Common types of coverage limits
Limits come in several shapes. A per-claim limit caps payment for a single incident, like a car accident. An aggregate limit caps total payments over a policy period, often one year. Some policies include sublimits that apply to specific items or services, such as electronics, water damage, or temporary housing. Knowing which type applies matters: a high per-claim limit may still leave you exposed if there is an aggregate cap or restrictive sublimits.
Illustrative examples across insurance lines
Homeowners insurance often shows all these features. A policy might carry a per-loss limit for dwelling damage, a sublimit for jewelry, and a deductible that applies per claim. Auto insurance commonly pairs a collision deductible with separate limits for bodily injury and property damage. Health insurance uses network rules and out-of-pocket maximums that act like limits and has deductibles before certain benefits start. Renters, umbrella, business liability, and travel policies each mix limits and deductibles differently, so look beyond the headline premium to the fine print.

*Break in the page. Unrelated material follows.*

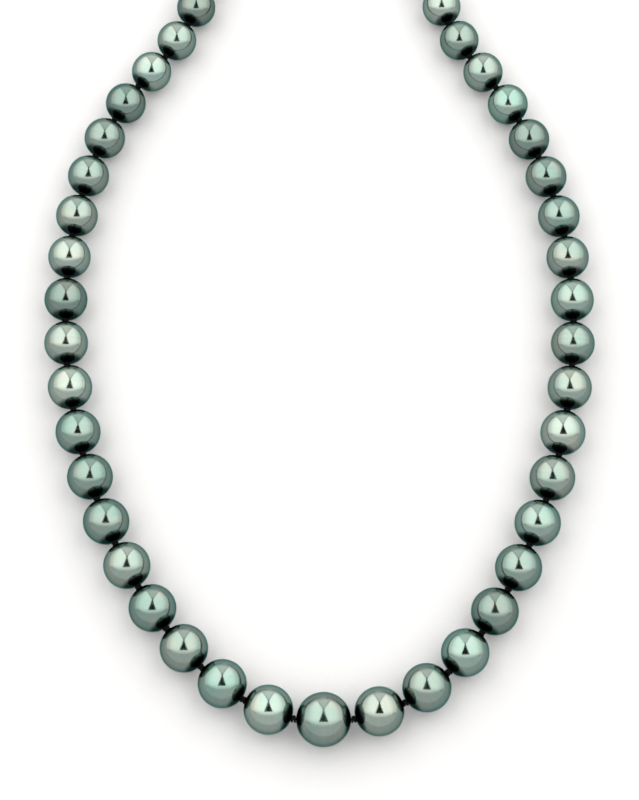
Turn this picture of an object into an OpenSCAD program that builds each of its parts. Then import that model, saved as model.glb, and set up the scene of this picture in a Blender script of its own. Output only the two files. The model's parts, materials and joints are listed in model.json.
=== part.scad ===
// Graduated pearl necklace, knotted on silk, with a ball clasp that is undone.
// It lies flat on a surface at z = 0. The centre pearl is towards -Y, the clasp towards +Y.
// All sizes are in millimetres. The origin is under the middle of the whole necklace.

/* [Pearls] */
// Diameter of the centre pearl
center_pearl_d = 11; // [9:0.1:13.5]
// Diameter of the two pearls next to the centre pearl
shoulder_pearl_d = 10; // [8:0.1:12]
// Diameter of the last pearl at each end
end_pearl_d = 8.5; // [7:0.1:10.2]
// Diameter of the hole drilled through each pearl
bore_d = 1; // [0.8:0.05:1.2]
// Width of the bevel at each mouth of the hole
bore_bevel = 0.12; // [0.05:0.01:0.15]

/* [Silk] */
// Diameter of the silk cord
silk_d = 0.7; // [0.5:0.02:0.84]
// Space that a knot holds open between two pearls
knot_gap = 0.95; // [0.8:0.05:1.2]
// Diameter of a knot, across the strand
knot_d = 1.5; // [1.2:0.05:1.8]
// Clearance between a knot and the pearl on each side of it
knot_clearance = 0.08; // [0.06:0.01:0.1]

/* [Gimp loops] */
// Diameter of the coiled gimp wire that covers the silk loop
gimp_d = 0.84; // [0.7:0.02:0.9]
// Wall of the gimp
gimp_wall = 0.16; // [0.1:0.01:0.2]
// Clearance between the gimp and the silk inside it
gimp_clearance = 0.06; // [0.04:0.01:0.1]
// Radius of the loop, at the middle of the gimp
gimp_loop_r = 1.25; // [1.15:0.05:1.6]
// How far each gimp reaches into the last pearl
gimp_depth = 2; // [1:0.1:3]
// Clearance between the gimp and the hole of the last pearl, on each side
gimp_hole_clearance = 0.08; // [0.05:0.01:0.12]

/* [Clasp] */
// Diameter of the closed ball
ball_d = 8.5; // [7:0.1:10.2]
// Wall of the hollow ball
ball_wall = 0.5; // [0.4:0.05:0.8]
// Height of the domed cap that the tongue is fixed to
cap_h = 1.65; // [1.2:0.05:2]
// Diameter of the wire of the two soldered rings
ring_wire_d = 0.64; // [0.5:0.02:0.8]
// Radius of a ring, at the middle of its wire
ring_r = 1.15; // [1.1:0.05:1.5]
// Width of the tongue
tongue_w = 3.8; // [3:0.1:4.4]
// Clearance between the tip of the tongue and the inside of the closed ball
tip_clearance = 1; // [0.5:0.1:1.5]
// Thickness of the tongue and of the spring leaf
leaf_t = 0.32; // [0.25:0.01:0.4]
// Radius of the fold at the tip of the tongue
fold_r = 0.55; // [0.5:0.01:0.6]
// Angle between the spring leaf and the tongue when nothing presses it
leaf_angle = 9; // [7:0.5:10]
// Width of the thumb tab
tab_w = 1.2; // [1:0.1:1.6]
// How far the thumb tab stands out of the closed ball
tab_proud = 0.7; // [0.4:0.1:1.2]
// Clearance of the tongue in its slot, on each side
slot_clearance = 0.2; // [0.1:0.05:0.3]

/* [Hidden] */
$fn = 64;
SIDE_COUNT = 22; // pearls on each side of the centre pearl
LEFT = -1;
RIGHT = 1;

function two_digits(i) = i < 10 ? str("0", i) : str(i);
function pearl_name(side, i) = str(side == LEFT ? "pearl_left_" : "pearl_right_", two_digits(i));

// How the strand lies: its direction at some of the pearls, counted from the centre pearl.
// 0 points away from the centre pearl along X, 90 along +Y.
LEFT_LAY = [[0, 0], [1, 22], [2, 38], [3, 48], [4, 56], [6, 67], [8, 76], [10, 85], [12, 94],
            [14, 105], [16, 120], [17, 128], [18, 120], [20, 102], [22, 90]];
RIGHT_LAY = [[0, 0], [1, 19], [2, 36], [3, 50], [4, 59], [6, 69], [8, 78], [10, 86], [12, 96],
             [14, 107], [16, 120], [17, 126], [18, 118], [20, 100], [22, 90]];

function pearl_d(i) = i == 0 ? center_pearl_d
    : shoulder_pearl_d + (end_pearl_d - shoulder_pearl_d) * (i - 1) / (SIDE_COUNT - 1);
function hole_d(i) = i < SIDE_COUNT ? bore_d : max(bore_d, gimp_d + 2 * gimp_hole_clearance);
function link(i) = pearl_d(i) + knot_gap;
function lay(side, i) = lookup(i, side == LEFT ? LEFT_LAY : RIGHT_LAY);
function flat_dir(side, i) = [side * cos(lay(side, i)), sin(lay(side, i))];
function knot_z(i) = i == 0 ? center_pearl_d / 2
    : (pearl_d(i) + pearl_d(min(i + 1, SIDE_COUNT))) / 4;

// Middles of the knots, from the centre pearl outwards. The last is where a knot would be
// beyond the end pearl.
function knots(side) = [for (i = 0, p = [side * link(0) / 2, 0]; i <= SIDE_COUNT;
    i = i + 1, p = p + link(i) * flat_dir(side, i)) [p[0], p[1], knot_z(i)]];
LEFT_KNOTS = knots(LEFT);
RIGHT_KNOTS = knots(RIGHT);
function knot_at(side, i) = side == LEFT ? LEFT_KNOTS[i] : RIGHT_KNOTS[i];
function pearl_at(side, i) = i == 0 ? [0, 0, center_pearl_d / 2]
    : (knot_at(side, i - 1) + knot_at(side, i)) / 2;

// Where the strand ends: the outer pole of the last pearl, and the yaw it points in
end_r = end_pearl_d / 2;
function end_yaw(side) = side == LEFT ? 180 - lay(side, SIDE_COUNT) : lay(side, SIDE_COUNT);
function end_dir(side) = [cos(end_yaw(side)), sin(end_yaw(side)), 0];
function end_at(side) = pearl_at(side, SIDE_COUNT) + end_r * end_dir(side);

// Gimp loop and clasp ring, along the strand from its end
gimp_r = gimp_d / 2;
gimp_bore_r = gimp_r - gimp_wall;
silk_loop_r = gimp_bore_r - gimp_clearance;
ring_wire_r = ring_wire_d / 2;
loop_play = 0.12;
ring_clearance = 0.04; // from a ring to the gimp, where the ring leans as far as its loop lets it
gimp_loop_x = gimp_r + gimp_loop_r + loop_play;
ring_to_gimp = gimp_r + ring_wire_r + loop_play; // between the middles of their wires
pivot_x = gimp_loop_x + gimp_loop_r - ring_to_gimp;
function pivot_at(side) = end_at(side) + pivot_x * end_dir(side);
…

How to compare policies and calculate a break-even
Comparing two policies requires more than looking at premiums. A simple way is to calculate expected annual cost: annual premium plus the likely out-of-pocket portion of any claims. That requires an estimate of claim frequency and the typical claim size for your situation. The table below shows a toy example to make the math clear. Numbers are illustrative and simplified; actual probabilities and costs vary by insurer and location.
| Policy option | Annual premium | Deductible | Estimated annual claim chance | Expected annual cost |
|---|---|---|---|---|
| Lower deductible plan | $1,200 | $500 | 10% | $1,200 + 0.10×$500 = $1,250 |
| Higher deductible plan | $900 | $1,500 | 10% | $900 + 0.10×$1,500 = $1,050 |
In the example, the higher deductible plan has a lower expected annual cost if claim frequency stays at 10 percent. The break-even claim rate is where the two expected costs match. Solving for that rate helps decide if a higher deductible is economical for your situation. Repeat the exercise with several claim-size scenarios to see how sensitive the outcome is to larger or smaller losses.

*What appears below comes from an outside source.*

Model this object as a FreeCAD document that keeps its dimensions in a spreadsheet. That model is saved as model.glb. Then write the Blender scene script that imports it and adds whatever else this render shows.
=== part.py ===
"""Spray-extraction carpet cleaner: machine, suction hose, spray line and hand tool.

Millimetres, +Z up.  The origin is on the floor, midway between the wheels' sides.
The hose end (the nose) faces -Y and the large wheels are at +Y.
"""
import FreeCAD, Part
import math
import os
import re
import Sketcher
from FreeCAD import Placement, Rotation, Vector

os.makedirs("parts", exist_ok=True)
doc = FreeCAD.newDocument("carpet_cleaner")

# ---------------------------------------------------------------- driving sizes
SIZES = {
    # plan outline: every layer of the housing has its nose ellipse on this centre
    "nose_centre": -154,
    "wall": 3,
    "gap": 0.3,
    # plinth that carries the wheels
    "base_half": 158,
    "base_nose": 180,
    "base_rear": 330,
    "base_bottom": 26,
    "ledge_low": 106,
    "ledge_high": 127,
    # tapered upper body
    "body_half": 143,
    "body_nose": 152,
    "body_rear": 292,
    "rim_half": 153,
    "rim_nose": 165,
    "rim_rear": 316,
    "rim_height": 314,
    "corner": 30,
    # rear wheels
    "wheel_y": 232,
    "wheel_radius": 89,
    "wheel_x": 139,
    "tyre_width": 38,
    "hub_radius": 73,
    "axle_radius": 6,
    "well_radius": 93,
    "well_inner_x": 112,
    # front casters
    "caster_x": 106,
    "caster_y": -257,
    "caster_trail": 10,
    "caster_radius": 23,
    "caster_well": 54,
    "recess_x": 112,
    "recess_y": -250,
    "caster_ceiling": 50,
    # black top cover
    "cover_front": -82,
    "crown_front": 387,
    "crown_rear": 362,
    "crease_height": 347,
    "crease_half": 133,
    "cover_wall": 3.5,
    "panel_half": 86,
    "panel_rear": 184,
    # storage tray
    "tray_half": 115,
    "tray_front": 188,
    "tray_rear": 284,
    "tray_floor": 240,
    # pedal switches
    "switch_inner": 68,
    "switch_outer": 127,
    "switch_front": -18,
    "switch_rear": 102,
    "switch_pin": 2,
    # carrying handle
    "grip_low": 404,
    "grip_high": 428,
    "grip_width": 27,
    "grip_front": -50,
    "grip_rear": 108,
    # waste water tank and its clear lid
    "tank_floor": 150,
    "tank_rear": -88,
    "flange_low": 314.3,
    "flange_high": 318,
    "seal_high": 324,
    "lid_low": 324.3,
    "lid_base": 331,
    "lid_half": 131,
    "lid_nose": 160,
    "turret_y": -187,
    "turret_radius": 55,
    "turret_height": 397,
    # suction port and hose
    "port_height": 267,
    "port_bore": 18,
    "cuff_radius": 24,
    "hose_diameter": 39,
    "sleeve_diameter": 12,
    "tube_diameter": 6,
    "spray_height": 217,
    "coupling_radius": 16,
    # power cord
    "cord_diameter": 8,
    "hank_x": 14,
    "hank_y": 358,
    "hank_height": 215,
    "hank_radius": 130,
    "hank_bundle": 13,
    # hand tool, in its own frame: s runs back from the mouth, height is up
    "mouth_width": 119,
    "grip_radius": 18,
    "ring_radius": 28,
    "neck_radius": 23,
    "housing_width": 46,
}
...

Decision factors: risk tolerance, assets, and household budget
Three practical factors usually guide the choice. First, risk tolerance: are you comfortable carrying a larger one-time expense if a loss happens? Second, asset exposure: do you have items or savings that would be wiped out by a high deductible or an uncovered loss? Third, cash flow: can you afford higher premiums every year or occasional larger payments after a claim? For households with tight monthly budgets, predictable premiums may be preferable. For those with emergency savings, taking a higher deductible can lower recurring costs.
Documentation and confirmation when buying a policy
When quoting and buying, check the declarations page and the policy wording. Confirm which deductible applies to which type of claim, whether deductibles are per-incident or annual, and whether any sublimits exist. Ask how the insurer calculates limits after depreciation or replacement cost adjustments. Keep copies of the policy, the quote, and any endorsements that change limits or deductibles. Store contact details for your agent or company and note any state-specific rules that might affect coverage.
Trade-offs and practical constraints
Trade-offs are inevitable. A lower deductible reduces immediate out-of-pocket pain after a loss but comes with higher regular premiums. Higher limits protect against big losses but often raise cost. Accessibility matters: some policies offer options to reduce deductibles for certain perils or to add riders that shift coverage; these features can increase paperwork and price. Jurisdictional rules and insurer practices vary, so what works in one place may not in another. Also consider how quickly you could access funds to cover a deductible, and whether your home emergency fund or credit options fit that need. Examples in earlier sections are illustrative, not exhaustive, and specific terms differ by provider and region.
How does deductible affect insurance premium?
Which coverage limit suits my home or car?
What to check in policy comparison quotes?
Most decisions come down to balancing steady cost against sudden expense. Identify likely loss scenarios for your household, run simple expected-cost math for a few deductible and limit combinations, and check the policy language for sublimits and aggregate caps. That approach shows which features matter most for your budget and asset protection.
Finance Disclaimer: This article provides general educational information only and is not financial, tax, or investment advice. Financial decisions should be made with qualified professionals who understand individual financial circumstances.